__What the task requires__.
Your task is to repeat only the lines from the one with "Turn this picture" through the one with "piece of stone.", exactly as they stand, both ends included.

__Provided records__.
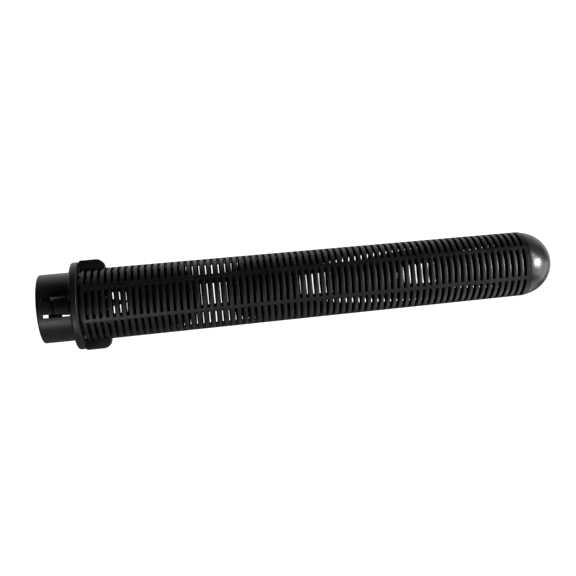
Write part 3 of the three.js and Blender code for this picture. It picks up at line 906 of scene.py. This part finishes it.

---

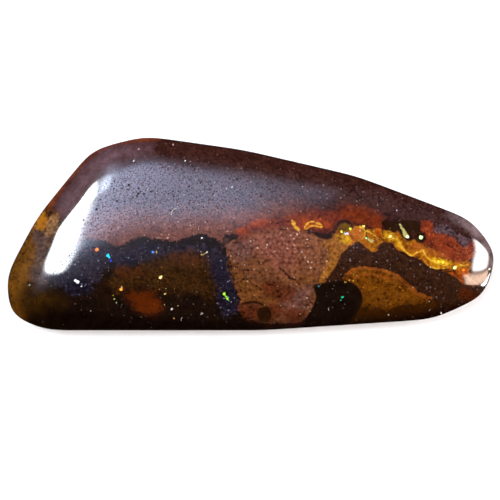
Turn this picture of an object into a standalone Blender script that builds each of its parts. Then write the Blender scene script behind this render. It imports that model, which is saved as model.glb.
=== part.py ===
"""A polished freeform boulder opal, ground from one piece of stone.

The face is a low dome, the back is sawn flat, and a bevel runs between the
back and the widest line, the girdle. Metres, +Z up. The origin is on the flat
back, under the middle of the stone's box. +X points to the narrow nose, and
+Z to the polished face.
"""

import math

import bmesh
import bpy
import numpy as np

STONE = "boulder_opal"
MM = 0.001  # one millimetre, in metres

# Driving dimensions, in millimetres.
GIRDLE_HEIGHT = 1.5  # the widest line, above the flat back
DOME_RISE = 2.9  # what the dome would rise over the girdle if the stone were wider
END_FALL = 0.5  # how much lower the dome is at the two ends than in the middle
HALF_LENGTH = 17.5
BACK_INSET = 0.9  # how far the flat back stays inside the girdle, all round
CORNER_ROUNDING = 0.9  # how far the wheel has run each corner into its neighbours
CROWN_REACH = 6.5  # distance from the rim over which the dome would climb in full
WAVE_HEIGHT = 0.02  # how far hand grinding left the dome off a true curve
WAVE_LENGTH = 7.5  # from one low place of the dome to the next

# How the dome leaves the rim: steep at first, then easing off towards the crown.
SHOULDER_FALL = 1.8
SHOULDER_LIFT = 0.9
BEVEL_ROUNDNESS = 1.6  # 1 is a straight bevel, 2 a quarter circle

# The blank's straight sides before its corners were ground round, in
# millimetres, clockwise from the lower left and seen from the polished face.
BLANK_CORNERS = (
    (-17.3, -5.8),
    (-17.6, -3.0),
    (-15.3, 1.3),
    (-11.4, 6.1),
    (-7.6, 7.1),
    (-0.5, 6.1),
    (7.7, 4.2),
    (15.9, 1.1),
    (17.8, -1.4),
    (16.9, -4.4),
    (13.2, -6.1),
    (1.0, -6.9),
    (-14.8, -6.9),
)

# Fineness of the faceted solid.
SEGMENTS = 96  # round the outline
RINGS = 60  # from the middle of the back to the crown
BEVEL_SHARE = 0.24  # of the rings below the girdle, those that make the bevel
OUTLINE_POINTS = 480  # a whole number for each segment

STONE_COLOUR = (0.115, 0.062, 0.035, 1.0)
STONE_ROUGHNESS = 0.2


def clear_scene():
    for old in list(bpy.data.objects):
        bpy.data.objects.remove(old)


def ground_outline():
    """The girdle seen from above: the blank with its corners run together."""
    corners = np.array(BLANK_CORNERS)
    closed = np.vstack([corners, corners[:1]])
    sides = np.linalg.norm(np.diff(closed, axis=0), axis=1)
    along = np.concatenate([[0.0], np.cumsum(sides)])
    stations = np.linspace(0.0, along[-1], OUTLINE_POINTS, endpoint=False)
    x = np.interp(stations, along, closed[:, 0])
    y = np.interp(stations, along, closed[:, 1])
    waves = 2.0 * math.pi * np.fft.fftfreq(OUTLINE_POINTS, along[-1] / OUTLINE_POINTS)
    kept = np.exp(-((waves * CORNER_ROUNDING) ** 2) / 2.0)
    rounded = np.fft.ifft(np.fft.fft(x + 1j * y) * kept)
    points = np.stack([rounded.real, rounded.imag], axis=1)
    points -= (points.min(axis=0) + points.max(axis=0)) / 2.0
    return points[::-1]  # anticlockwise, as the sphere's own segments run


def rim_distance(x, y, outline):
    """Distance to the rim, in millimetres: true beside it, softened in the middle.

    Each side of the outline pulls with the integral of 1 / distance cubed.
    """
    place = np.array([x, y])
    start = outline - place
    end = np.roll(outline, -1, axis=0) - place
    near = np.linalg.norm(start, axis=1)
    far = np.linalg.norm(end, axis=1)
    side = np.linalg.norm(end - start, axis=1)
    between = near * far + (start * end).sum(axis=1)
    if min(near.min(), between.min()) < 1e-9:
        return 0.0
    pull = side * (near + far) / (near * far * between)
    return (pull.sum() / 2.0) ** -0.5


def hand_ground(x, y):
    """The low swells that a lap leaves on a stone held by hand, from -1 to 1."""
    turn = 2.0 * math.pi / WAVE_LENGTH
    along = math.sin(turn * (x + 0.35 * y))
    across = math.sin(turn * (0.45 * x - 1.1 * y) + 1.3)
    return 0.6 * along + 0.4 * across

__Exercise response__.
Turn this picture of an object into a standalone Blender script that builds each of its parts. Then write the Blender scene script behind this render. It imports that model, which is saved as model.glb.
=== part.py ===
"""A polished freeform boulder opal, ground from one piece of stone.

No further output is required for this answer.